But that’s just the beginning.

“I hear they have 19 different prototypes that they’re working on, which shows the effort that Apple’s doing,” tech analyst Robert Scoble told me in a recent TechFirst podcast focused on a recent Apple patent win. “This is a multibillion dollar effort going into eyeglasses and thinking through literally everything.”

One part of Apple’s project is better glasses for better vision: exactly what glasses were initially invented for. Another part is significantly more transformational: a complete reimagining of human-computer interfaces.

Essentially, it’s the next major leap in technology platforms.

Along the way, Apple might just disrupt the $120 billion eyewear market the same way it devastated the Swiss watch industry with Apple Watch. And, give everyone technology that for now exists only in F-35 fighter jets.

Every major tech company is now working on smart glasses. Google launched Glass years ago, retains an enterprise version of the product, and just bought North, a Canadian manufacturer of light, natural-looking smartglasses. Facebook just revealed an early version of its “holographic optics for thin and lightweight virtual reality” in a research report. Intel has been dabbling in smartglasses for a couple of years now, Amazon has a limited-availability product with Alexa, Amazon Echo Frames. Microsoft has Hololens, which barely fits the category due to size and complexity, and dozens of startups and smaller companies are also investing in glasses that don’t just show you the world as it is, but overlays it and in some cases mixes it with data and images.

Part one for Apple seems to be about the basics, according to a patent the company just received: correcting vision.

“What they’re wanting to do is you put on a pair of glasses, and it sees inside your eye and bends the optic ... in a way that corrects your vision perfectly, so you don’t need to go to an optometrist,” Scoble says.

The goal is that one pair of glasses can adapt for different vision conditions. Up to 75% of adults use vision correction, and for some, their vision can change by the month. Others, of course, use bifocals or even trifocals to focus properly at different distances, which presumably this technology could manage in real-time.

The next level is notifications, and it’s what much of the low-end smartglasses space has focused on. These glasses are barely smart at all: most simply show notifications from your phone. Even that is a step up, of course: one selling feature of the Apple Watch initially was that it reduced the need to look at your phone so many times, since notifications appeared on your wrist.

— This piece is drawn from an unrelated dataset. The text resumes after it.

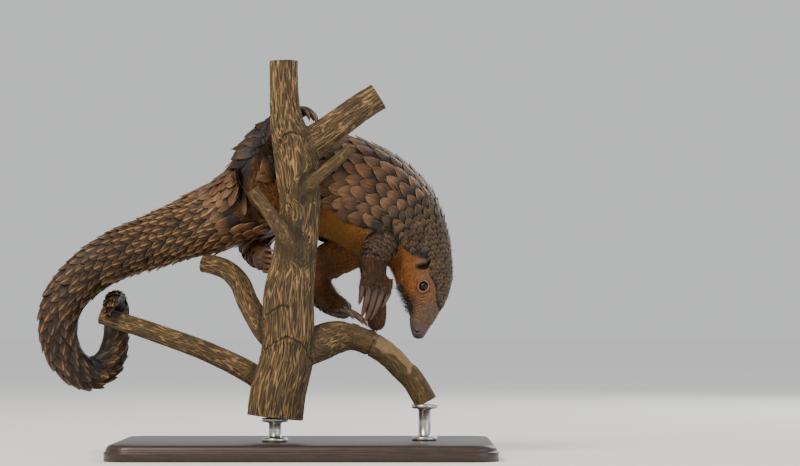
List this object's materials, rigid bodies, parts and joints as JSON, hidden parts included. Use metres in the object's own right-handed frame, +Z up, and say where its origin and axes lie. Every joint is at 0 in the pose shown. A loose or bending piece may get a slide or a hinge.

Well, it turns out that looking at your wrist in social situations is even less polite that checking your phone momentarily; it carries the connotation of checking the time and therefore, being bored with your present company.

With smartglasses notifications, the alert would be right in front of your face. Essentially, it would be invisible to anyone you’re with. Still rude, perhaps, but less intrusive as well.

Part three is where the game really changes and we enter an era of “spatial computing,” augmented reality, mixed reality.

Data access becomes ubiquitous, even ambient, but even more sophisticated options become available.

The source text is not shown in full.